We saw considerable support with 27 percent of shareholders voting in favour of the first proposal calling on SMBC to set and disclose short- and medium-term greenhouse gas emissions reduction targets consistent with the goals of the Paris Agreement.

The second proposal, called on SMBC to align its funding with the IEA’s net zero scenario and to ensure no further financing is provided to fossil fuel expansion. It was filed for the first time this year and received 10 percent of votes. This is similar to outcomes at AGMs within the USA and Europe this year.
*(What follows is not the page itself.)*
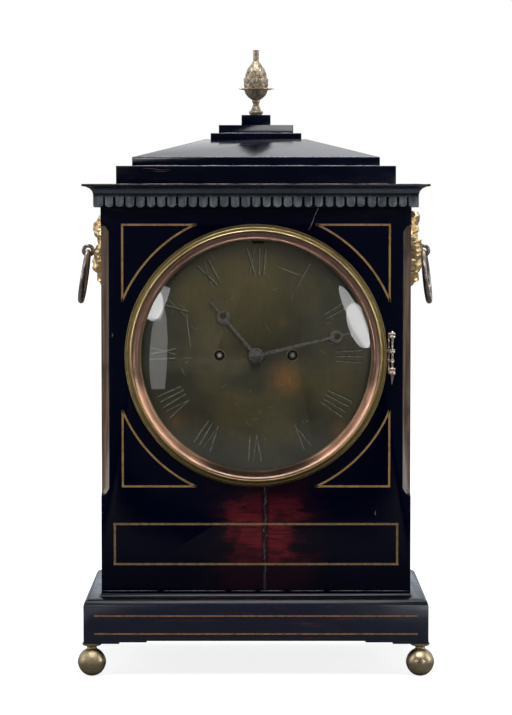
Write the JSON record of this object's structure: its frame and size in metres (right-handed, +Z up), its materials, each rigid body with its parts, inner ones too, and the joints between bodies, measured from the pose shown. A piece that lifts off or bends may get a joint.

Similar results were seen in the AGM of Mitsubishi Corporation, JPower and TEPCO. The Australasian Centre for Corporate Responsibility ACCR) and a US$3 trillion investor group including Man Group, HSBC Asset Management and Amundi filed three shareholder proposals for consideration at J-POWER’s ordinary general meeting of shareholders.

What’s Next?

Economists have pointed out that climate change will likely cause the next financial crisis of a magnitude never felt before. Many people are still barely recovering from the last one and are now battling the global impacts of the current cost of living crisis. As we saw 14 years ago,  financial institutions are gambling with investors’ money on doomed assets, however, this time those assets are fossil fuels. If we do not see a shift, economic security will weaken and inequity will continue to grow globally. This will come at the expense of our planet and future generations who will be forced to live through the instability and danger of climate chaos.

Investors must look past the short term vision portrayed by companies and right wing lobbyists aiming to extend the shelf life of fossil fuels by causing fear of energy scarcity.  We are fast running out of time to mitigate the worst of the effects of global warming. We hope to see investors set the bar of ambition even higher in 2023 by continuing to scrutinise company climate policy, by using their votes in favour of plans aligned with climate science, and by challenging management and replacing boards where necessary.